I was also wondering about that.

Now what does take awhile is the fact that my PC has multiple hard drive controllers, which all takes place before the OS even gets a shot at loading. It's got to go through the motherboard's native SATA controller, then the 6Gb/s SATA controller, then my RAID 5 controller. Each of the latter detections takes longer than the entire POST sequence.
Then after that, the OS bootup might take a minute or so once it finishes loading all my fun little background apps and tweaks. 🙂

Even so, my boot-time solution in the mornings is solved with the power-on timer in BIOS; and when I get home from work, I hit the power button, then go take care of a few other things, and walk back. Not a big problem, really.
 
I was also wondering about that.

Now what does take awhile is the fact that my PC has multiple hard drive controllers, which all takes place before the OS even gets a shot at loading. It's got to go through the motherboard's native SATA controller, then the 6Gb/s SATA controller, then my RAID 5 controller. Each of the latter detections takes longer than the entire POST sequence.
Then after that, the OS bootup might take a minute or so once it finishes loading all my fun little background apps and tweaks. 🙂

Even so, my boot-time solution in the mornings is solved with the power-on timer in BIOS; and when I get home from work, I hit the power button, then go take care of a few other things, and walk back. Not a big problem, really.
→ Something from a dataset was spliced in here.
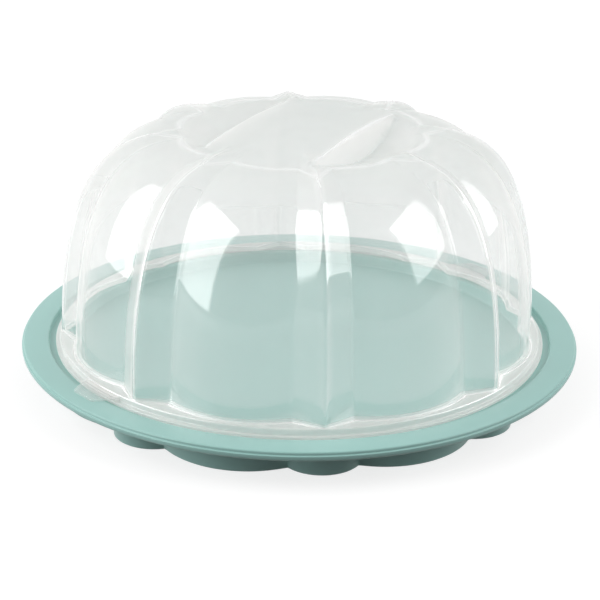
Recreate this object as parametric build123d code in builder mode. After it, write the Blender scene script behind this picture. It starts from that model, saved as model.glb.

🙂 Well, I've heard it said a few times. for different components.

"2.0 Ghz, that would like turn on instantly!"
"8 Gigs of ram? That sould start really fast!"
"A new video card? That will make the system boot so much faster!"

All focusing on problems that, while they may be related, aren't the main cause of slowdowns. The main cause is that the hard drive is slow. Boot time is almost completely Dependant on HD speed. CPU can bottle neck it, as well as ram. but they certainly aren't the main causes of it.

The bios, however, is NOT something that really bottlenecks things. There are HUGE areas that the bios could be speed up, yet isn't. Why? Because it is fast enough.